60.

—¿Y podías reconocer la Ciudad, era tan fácil mirar mientras te llevaban y darte cuenta de que estabas mucho más cerca de lo que hubieras pensado?…

—Cuando la vida cambió de tal manera, quiero decir que cuando todo se vino abajo y la vida dejó de ser lo que era, se hizo tan distinta, tan impensable, el cambio afectó a todo. Se transforma lo que eres y también dónde estás. No podía reconocerla, ni siquiera de eso se trataba. La Ciudad cambió en la proporción en que yo lo hice.

—No podemos ser los mismos cuando ya no nos dejaron serlo. Yo no soy el que baja todas las mañanas por las escaleras, llega al portal, asoma a la Calle Vendimiario, mira a la izquierda y a la derecha porque tengo esa manía, doy un paso y respiro el aire de las acacias.

—Es que tengo otra experiencia. No sé si los de Balma sabéis de la Ciudad lo mismo que los de Armenta o Borenes saben de las suyas. Yo nunca supe lo imprescindible de Ordial, jamás me interesó saberlo. Fui teniendo de ella un conocimiento en el día a día, como si lo que más me importara fuese descubrirla y, al tiempo, desconocerla, quiero decir que podía perderme, jugar a esa suerte de andar con la conciencia vacía. El conocimiento de otras cosas jamás se correspondió con el de la Ciudad. Los pasos más libres, las pisadas más inconclusas.

—La verdad es que no la reconocía, tampoco me importaba. Esa mañana me llevaban a mí solo, me trasladaban de sitio según llegué a saber. Tres meses recluido fueron suficientes para que entre la conciencia y la memoria se hiciese una pasta poco moldeable. El pensamiento alcanzaba la lejanía de un ensimismamiento enfermizo. Podía estar inmóvil muchas horas. ¿No tuvisteis nunca la sensación de la quietud como un vuelo que se parece a la caída, el vuelo al revés podría decirse, del suelo al aire, o de la tierra a las nubes? No hablo de la quietud como sosiego o reposo, me refiero a la mera falta de movimiento.

—En mi caso era todo lo contrario. Iba y venía. Me levantaba como si hasta en el sueño hubiera estado mordiéndome los nervios. Recuerdo haber mirado por la ventana, cuando me llevaban por el pasillo con los demás, y haber visto la chimenea de la Azucarera, en el margen del río como una costra azulada. Esa imagen apresurada que apenas se perfila al verla es igual que la de un cuadro que también recuerdo. Y ambas se mueven, no digo que se desfiguren, que se pongan borrosas, sino que se mueven. Si en la Ciudad ya no vives como viviste, si eres otro desde que te cogieron, la Ciudad no puede ser la misma, tampoco tú lo eres. Estoy de acuerdo en eso.

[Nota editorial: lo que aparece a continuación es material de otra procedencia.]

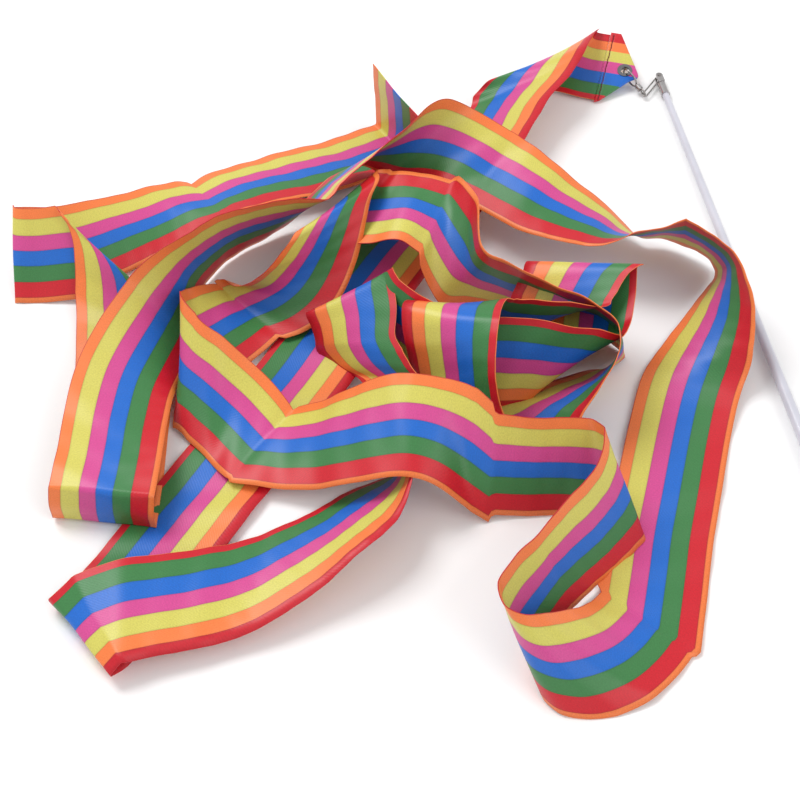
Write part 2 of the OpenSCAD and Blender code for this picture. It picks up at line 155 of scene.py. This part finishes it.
def material(name, color, rough=0.45, metal=0.0, coat=0.0, bump=0.05, noise=900.0, speckle=0.06):
    """A plain finish with a faint procedural grain in its colour and height."""
    m = bpy.data.materials.new(name)
    m.use_nodes = True
    n, l = m.node_tree.nodes, m.node_tree.links
    b = n["Principled BSDF"]
    b.inputs["Roughness"].default_value = rough
    b.inputs["Metallic"].default_value = metal
    b.inputs["Coat Weight"].default_value = coat
    where = n.new("ShaderNodeTexCoord")
    tex = n.new("ShaderNodeTexNoise")
    tex.name = "grain"
    tex.inputs["Scale"].default_value = noise
    tex.inputs["Detail"].default_value = 3
    l.new(where.outputs["Object"], tex.inputs["Vector"])
    shade = n.new("ShaderNodeMapRange")
    shade.inputs["From Min"].default_value = 0.3
    shade.inputs["From Max"].default_value = 0.7
    shade.inputs["To Min"].default_value = 1 - speckle
    shade.inputs["To Max"].default_value = 1 + speckle
    l.new(tex.outputs["Fac"], shade.inputs["Value"])
    tint = n.new("ShaderNodeVectorMath")
    tint.name = "tint"
    tint.operation = "SCALE"
    tint.inputs[0].default_value = color
    l.new(shade.outputs["Result"], tint.inputs["Scale"])
    l.new(tint.outputs["Vector"], b.inputs["Base Color"])
    k = n.new("ShaderNodeBump")
    k.name = "relief"
    k.inputs["Strength"].default_value = bump
    k.inputs["Distance"].default_value = 0.00015
    l.new(tex.outputs["Fac"], k.inputs["Height"])
    l.new(k.outputs["Normal"], b.inputs["Normal"])
    return m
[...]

—Y, sin embargo, Balma no se acomodó a lo que sus habitantes hicieron con ella, más allá, por supuesto, de los bombardeos o de las ocasionales destrucciones e incendios. Era fiel a sí misma en el sentido histórico y urbano que a su destino le correspondía. Yo no creo que Balma se haya malvendido. Lo que le cueste el abandono pudiera parecerse mucho al precio que tuvo en sus orígenes. Un campamento que también sufrió la desolación, el crecimiento, la decadencia, el abandono. Los romanos se iban con viento fresco y buena parte de sus fundaciones se quedaban en los huesos. Una civilización de ruinas, como toda civilización que se precie.

—Pero, volviendo a lo de antes, ¿podías o no podías reconocerla? Me refiero a las calles, una acera rota, la farola de la esquina, la fachada del Hotel Cosmopolita o del Teatro Asmodeo. El aire mismo, a lo que huele el pavimento recién regado, o lo que dejó la noche entre los desperdicios, cuando todavía los de la limpieza no recogieron la basura.

—Nada que resalte en su cercanía. Nada que se interponga en ese sentimiento del que hablaba antes. La memoria y la conciencia se hicieron una pasta poco moldeable. No hay un recuerdo que gane la batalla al miedo que se deshizo en mis manos, al pensamiento derretido entre las figuraciones de lo que va a ser de mí, y de lo que pude hacer para que no me detuvieran.

—Las mañanas siempre son frías en esos casos. Se rompen con el tañido de una campana que suena a destiempo. Intentas reconocer tu nombre cuando te llaman, lo esperas como si ya fuera inminente que lo pronunciasen, y nadie lo dice, nadie te reclama. Entonces en vez de quedarte tranquilo, sufres el vértigo de una expectativa que no se cumple. El nombre de la Ciudad tampoco es un reclamo, casi se parecería más a esas palabras que se evitan porque traen mala suerte.